Let me qualify this post by saying the following: THIS IS A COMPLETE FANTASY.  IT HAS NO CHANCE OF HAPPENING.  Not on this planet or the next.  For many reasons. Number one being that I have no idea what I am doing, number two that even if I did, I do not have the money to support the resulting foal, and number three, there are a gazillion other horses currently on the planet that need homes. There are more reasons, but those are the top three. That being said, a broad can dream, right? 

So, when Spring is Sprung and my mailbox is filled with stallion issues from the plethora of equine publications I subscribe to, I find myself looking through breeding values and picking out potential Sugar Daddies.  I've literally spent hours researching what stallion and dam lines would potentially cross well with my Indoctro ds.Nimmerdor mare.  Again, one can argue that this is a COLOSSAL waste of time, but then, I'm learning new things, and learning is a good thing, right? (Classic example of rationalization, yes?)
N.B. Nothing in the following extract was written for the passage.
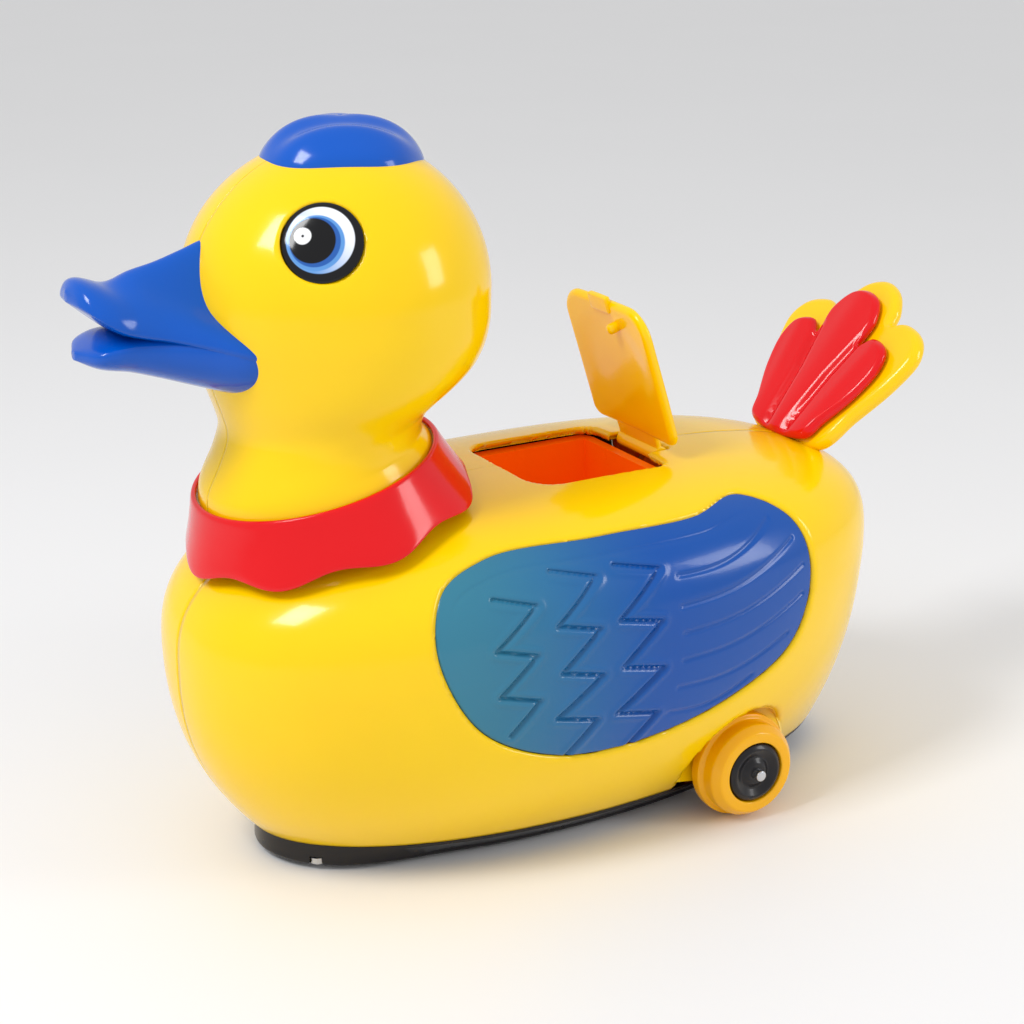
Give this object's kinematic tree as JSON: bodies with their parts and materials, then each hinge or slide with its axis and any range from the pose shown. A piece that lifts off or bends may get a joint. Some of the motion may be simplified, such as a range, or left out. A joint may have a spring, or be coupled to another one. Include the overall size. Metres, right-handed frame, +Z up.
{
  "type": "battery-operated egg-laying toy duck",
  "caption": "Yellow plastic toy duck on wheels with blue wings, beak and comb, red collar and a back hatch; drives, turns away from obstacles and drops eggs at the rear.",
  "frame": {"origin": "on the floor, under the middle of the whole toy's box", "axes": "+X is the tail end and the beak points to -X, +Y is the duck's right side, +Z is up"},
  "size_m": [0.2466, 0.113, 0.1914],
  "materials": {
    "yellow_plastic": "glossy moulded yellow plastic",
    "amber_plastic": "satin amber plastic inside the hatch",
    "blue_plastic": "glossy moulded blue plastic",
    "wing_blue": "glossy see-through blue plastic with engraved feathers",
    "red_plastic": "glossy moulded red plastic",
    "eye_print": "glossy white with a printed pupil and ring",
    "black_plastic": "satin black plastic",
    "natural_nylon": "unpainted off-white nylon",
    "lamp_lens": "clear lamp body",
    "circuit_board": "green lacquered board",
    "tyre_rubber": "dark soft rubber",
    "steel": "bright drawn steel"
  },
  "bodies": {
    "casing": {"body_shell_left": "yellow_plastic", "body_shell_right": "yellow_plastic", "head_shell_left": "yellow_plastic", "head_shell_right": "yellow_plastic", "tail_back": "yellow_plastic", "egg_chute": "amber_plastic", "beak": "blue_plastic", "comb": "blue_plastic", "wing_left": "wing_blue", "wing_right": "wing_blue", "collar": "red_plastic", "tail_front": "red_plastic", "eye_left": "eye_print", "eye_right": "eye_print", "base_plate": "black_plastic", "battery_door": "black_plastic", "battery_tray": "black_plastic", "battery_cell_1": "black_plastic", "battery_cell_2": "black_plastic", "battery_cell_3": "black_plastic", "speaker": "black_plastic", "power_switch": "black_plastic", "turret_ring": "black_plastic", "wing_lamp_left": "lamp_lens", "wing_lamp_right": "lamp_lens", "sound_board": "circuit_board", "lid_hinge_pin": "steel", "release_motor": "steel", "outlet_flap_pin": "steel", "base_screw_1": "steel", "base_screw_2": "steel", "base_screw_3": "steel", "base_screw_4": "steel", "battery_contact_left": "steel", "battery_contact_right": "steel", "battery_door_screw": "steel"},
    "lid": {"lid": "yellow_plastic"},
    "release_wheel": {"egg_release_wheel": "natural_nylon", "release_gear": "natural_nylon"},
    "worm": {"release_worm": "steel"},
    "flap": {"outlet_flap": "yellow_plastic"},
    "rear_wheels": {"rear_axle": "steel", "rear_wheel_left": "yellow_plastic", "rear_wheel_right": "yellow_plastic", "rear_hub_left": "black_plastic", "rear_hub_right": "black_plastic"},
    "turret": {"turret_frame": "natural_nylon", "drive_motor": "steel", "motor_strap": "natural_nylon"},
    "drive_wheels": {"drive_axle": "steel", "drive_axle_gear": "natural_nylon", "drive_wheel_left": "natural_nylon", "drive_wheel_right": "natural_nylon", "drive_tyre_left": "tyre_rubber", "drive_tyre_right": "tyre_rubber"},
    "idler": {"idler_gear": "natural_nylon"},
    "pinion": {"motor_pinion": "steel"},
    "switch": {"switch_knob": "black_plastic"}
  },
  "joints": [
    {"name": "lid_hinge", "type": "hinge", "parent": "casing", "child": "lid", "pos_m": [0.0371, 0, 0.0936], "axis": [0, 1, 0], "range_deg": [-72, 12]},
    {"name": "release_spin", "type": "hinge", "parent": "casing", "child": "release_wheel", "pos_m": [0.0641, 0, 0.075], "axis": [0, 1, 0], "continuous": true},
    {"name": "worm_spin", "type": "hinge", "parent": "casing", "child": "worm", "pos_m": [0.0561, 0.03, 0.0627], "axis": [1, 0, 0], "continuous": true},
    {"name": "flap_hinge", "type": "hinge", "parent": "casing", "child": "flap", "pos_m": [0.09953, 0, 0.0599], "axis": [0, -1, 0], "range_deg": [0, 75]},
    {"name": "rear_axle_spin", "type": "hinge", "parent": "casing", "child": "rear_wheels", "pos_m": [0.0426, 0, 0.0145], "axis": [0, 1, 0], "continuous": true},
    {"name": "turret_swivel", "type": "hinge", "parent": "casing", "child": "turret", "pos_m": [-0.0419, 0, 0.005], "axis": [0, 0, 1], "continuous": true},
    {"name": "drive_spin", "type": "hinge", "parent": "turret", "child": "drive_wheels", "pos_m": [-0.0379, 0, 0.011], "axis": [0, 1, 0], "continuous": true},
    {"name": "idler_spin", "type": "hinge", "parent": "turret", "child": "idler", "pos_m": [-0.0409, 0, 0.02106], "axis": [0, 1, 0], "continuous": true},
    {"name": "pinion_spin", "type": "hinge", "parent": "turret", "child": "pinion", "pos_m": [-0.0439, 0, 0.03165], "axis": [0, 1, 0], "continuous": true},
    {"name": "switch_slide", "type": "slide", "parent": "casing", "child": "switch", "axis": [1, 0, 0], "range_m": [0, 0.006]}
  ],
  "couplings": [
    {"joint": "worm_spin", "follows": "release_spin", "ratio": 18},
    {"joint": "idler_spin", "follows": "drive_spin", "ratio": -2},
    {"joint": "pinion_spin", "follows": "drive_spin", "ratio": 5.3333}
  ]
}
Why would I want to do something as silly as breed my mare, when she's not a perfect specimen, conformationally speaking? Well, I suppose because (and I know this is selfish and self-serving, but remember, this is never gonna happen!) she's the most amazing horse I've known and I want to have something of her when she's gone.  Yep, I know, bad reason. 

She also has an amazing brain, and is incredibly intelligent, willing, and rideable.  Set out a gymnastic, and Sug figures it out first time through.  My trainer has joked that when she sets a course, she swears Sug sneaks out of her stall and studies it at night, because she seems to know the questions it asks from the start.  Basically, my trainer has told me (I like to think lovingly) to let the horse do the thinking for me, because she's better at it.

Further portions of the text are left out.